A picture story steeped in time

Contemporary artist Vivan Sundaram presented a story titled ‘Another Sikh Gentleman’ through pictures taken by his grandfather Umrao Singh. Having reconfigured his grandfather’s images, he presented photomontages, retelling the family’s story.

The Great Indian Election Tamasha

Rajdeep Sardesai once again took to the stage, this time with adman Suhel Seth, who almost ‘accidentally’ called him Arnab. Sardesai talked about his new book ‘2014: The Elections That Changed India’, which will be launched on November 7, 2014.For all the banter and light-hearted humour, Sardesai strongly presented his views on how the 2014 elections had turned the tables in Indian politics.He said, “Narendra Modi will bring a different kind of politics.

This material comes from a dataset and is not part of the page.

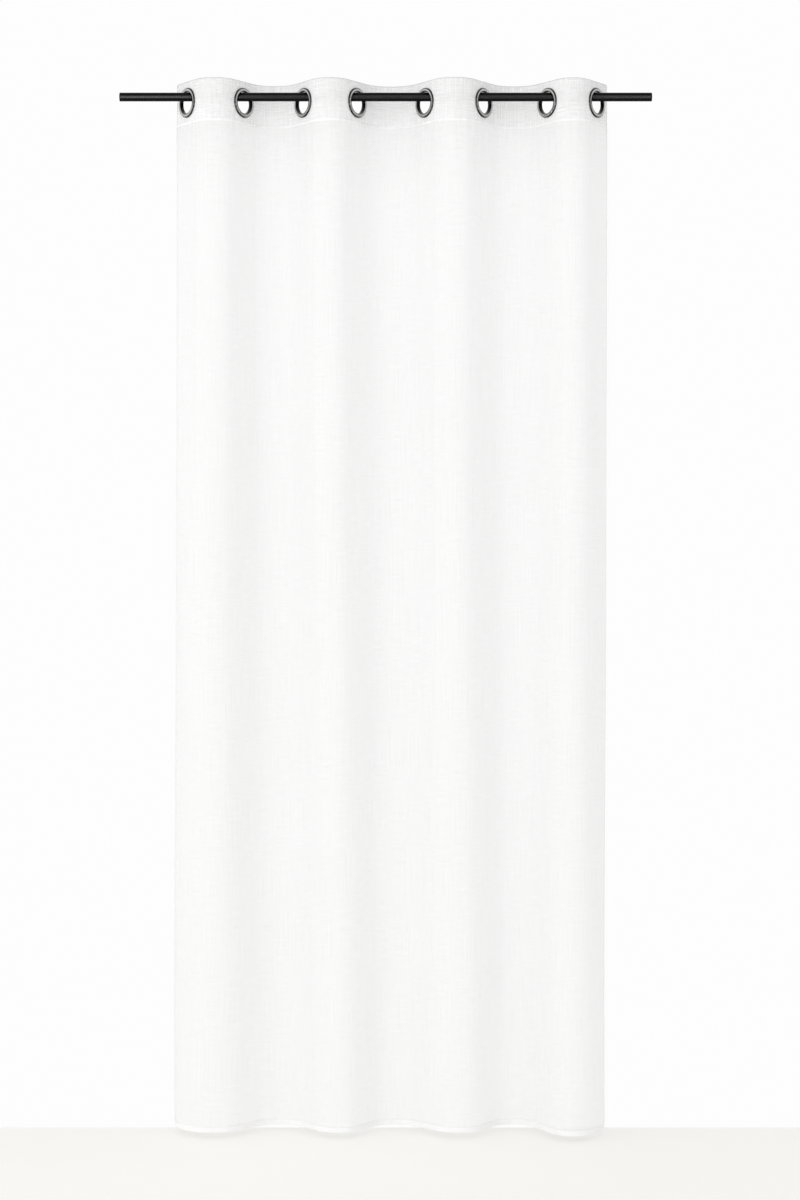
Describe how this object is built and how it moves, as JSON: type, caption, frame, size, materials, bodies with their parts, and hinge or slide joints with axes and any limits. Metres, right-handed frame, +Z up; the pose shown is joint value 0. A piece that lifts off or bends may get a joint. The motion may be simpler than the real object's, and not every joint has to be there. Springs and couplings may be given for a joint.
{
  "type": "sheer eyelet curtain on a curtain rod",
  "caption": "Long sheer curtain with a stiffened heading and round metal eyelets, hanging in soft uneven folds from a plain round curtain rod.",
  "frame": {"origin": "middle of the rod's axis, where its wall brackets would hold it", "axes": "+X along the rod, +Z up, +Y towards the wall; the room looks at the curtain from -Y"},
  "size_m": [1.22, 0.1526, 2.4],
  "materials": {
    "sheer_cloth": "fine plain-weave voile with slubs, slightly see-through, matt",
    "heading_cloth": "doubled cloth over a fine stiffening net, nearly opaque, matt",
    "eyelet_metal": "polished dark nickel",
    "rod_finish": "semi-gloss black"
  },
  "bodies": {
    "root": {"rod": "rod_finish", "curtain_panel": "sheer_cloth", "heading_tape": "heading_cloth", "eyelet_front_1": "eyelet_metal", "eyelet_front_2": "eyelet_metal", "eyelet_front_3": "eyelet_metal", "eyelet_front_4": "eyelet_metal", "eyelet_front_5": "eyelet_metal", "eyelet_front_6": "eyelet_metal", "eyelet_front_7": "eyelet_metal", "eyelet_front_8": "eyelet_metal", "eyelet_back_1": "eyelet_metal", "eyelet_back_2": "eyelet_metal", "eyelet_back_3": "eyelet_metal", "eyelet_back_4": "eyelet_metal", "eyelet_back_5": "eyelet_metal", "eyelet_back_6": "eyelet_metal", "eyelet_back_7": "eyelet_metal", "eyelet_back_8": "eyelet_metal"}
  },
  "joints": []
}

But, now is not the time to decide. He still has a long way to go. I personally don’t believe in demonising the man, neither do I believe in deifying him.”His book, he said, focused on the complex characters that were a part of the election scenario, be it Narendra Modi or Rahul Gandhi.He further said, “The Congress lost the plot completely, starting from 2011. It got intimidated by the sounds of Anna Hazare and Arvind Kejriwal, followed by its inability to communicate. Last but not the least; it just could not get the economy to survive. The Congress has to realise that India has changed and its ‘darbari’ politics will not make the cut anymore.”

Fag-end of the journey

“We are brilliant liars, but you can never lie to us,” said actor Rahul Bose as he read from a note he had written about the nuances of being an actor. Having been a speaker in last year’s edition, he said he could not devote more time to the litfest as he was currently shooting for director Zoya Akhtar’s ‘Dil Dhadakne Do’. The day wrapped up with two informative sessions on freelance journalism by freelance journalist (Conde Nast Traveller) Charukesi Ramadurai, and ‘A Publisher’s Journey’ by Karthika VK from Harper Collins, Shobhaa De and Ashok Chopra.

As the sun got harsher, many said their goodbyes with promises to make an appearance at next year’s edition, which goes to show that even a quaint little hill station, could attract a crowd to celebrate not only those who are not with us today, but also to create a space for some hearty literary discussion.